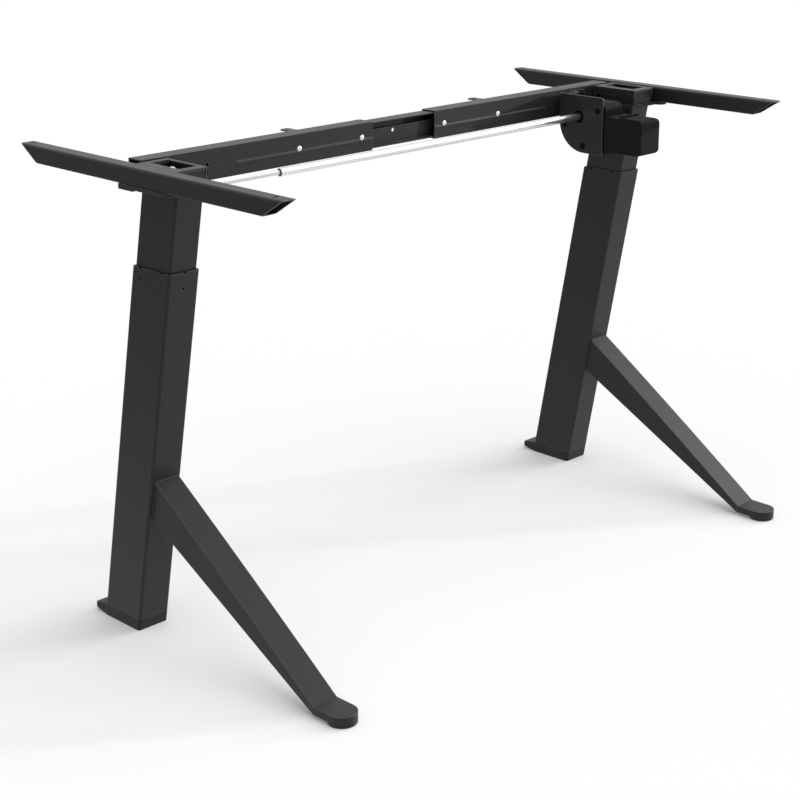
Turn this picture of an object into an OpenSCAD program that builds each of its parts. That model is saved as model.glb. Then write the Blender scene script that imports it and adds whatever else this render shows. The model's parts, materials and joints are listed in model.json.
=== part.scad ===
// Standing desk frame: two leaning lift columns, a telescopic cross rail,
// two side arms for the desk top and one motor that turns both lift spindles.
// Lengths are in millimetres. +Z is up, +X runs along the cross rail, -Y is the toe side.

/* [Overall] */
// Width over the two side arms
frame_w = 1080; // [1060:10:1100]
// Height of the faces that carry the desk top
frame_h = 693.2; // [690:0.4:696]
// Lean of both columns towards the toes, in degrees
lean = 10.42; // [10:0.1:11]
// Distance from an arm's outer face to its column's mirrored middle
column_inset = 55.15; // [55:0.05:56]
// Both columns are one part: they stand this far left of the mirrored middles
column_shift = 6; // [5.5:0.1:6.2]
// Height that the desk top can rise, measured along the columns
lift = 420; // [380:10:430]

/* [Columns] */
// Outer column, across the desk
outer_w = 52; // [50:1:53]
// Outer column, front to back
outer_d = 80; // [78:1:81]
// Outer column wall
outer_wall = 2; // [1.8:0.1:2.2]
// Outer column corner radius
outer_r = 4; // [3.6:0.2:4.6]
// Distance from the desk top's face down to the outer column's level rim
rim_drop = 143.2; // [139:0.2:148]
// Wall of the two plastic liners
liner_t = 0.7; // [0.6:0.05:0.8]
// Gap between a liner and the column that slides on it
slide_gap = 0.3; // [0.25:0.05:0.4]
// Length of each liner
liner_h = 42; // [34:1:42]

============

WHAT THE EXERCISE ASKS. Begin with the first line of the data above and, please, print each line exactly until you have printed the line containing "the toe side."; print nothing else.

SOLUTION FOR THIS TASK.
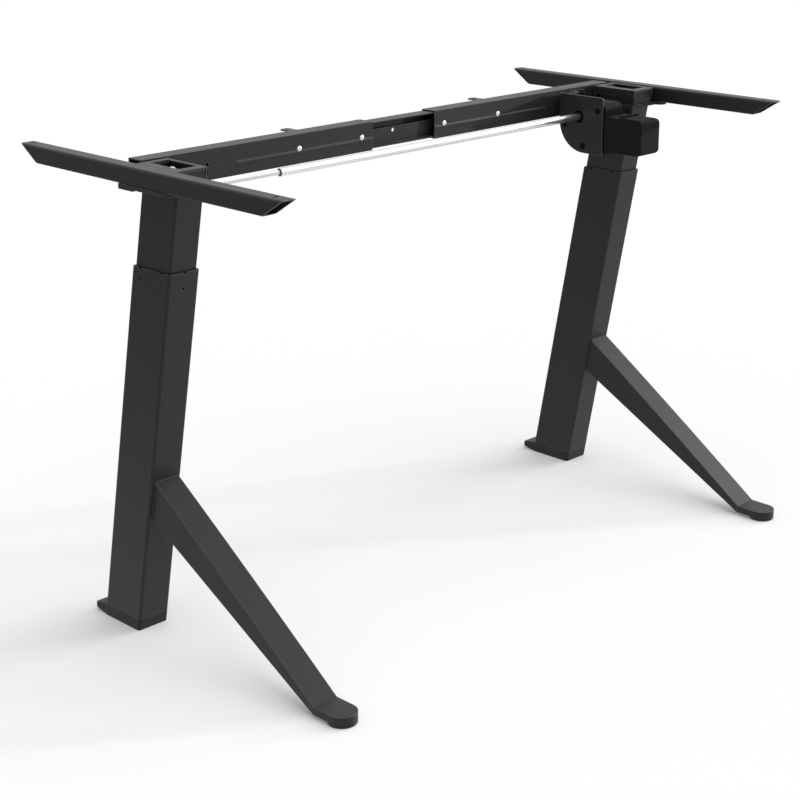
Turn this picture of an object into an OpenSCAD program that builds each of its parts. That model is saved as model.glb. Then write the Blender scene script that imports it and adds whatever else this render shows. The model's parts, materials and joints are listed in model.json.
=== part.scad ===
// Standing desk frame: two leaning lift columns, a telescopic cross rail,
// two side arms for the desk top and one motor that turns both lift spindles.
// Lengths are in millimetres. +Z is up, +X runs along the cross rail, -Y is the toe side.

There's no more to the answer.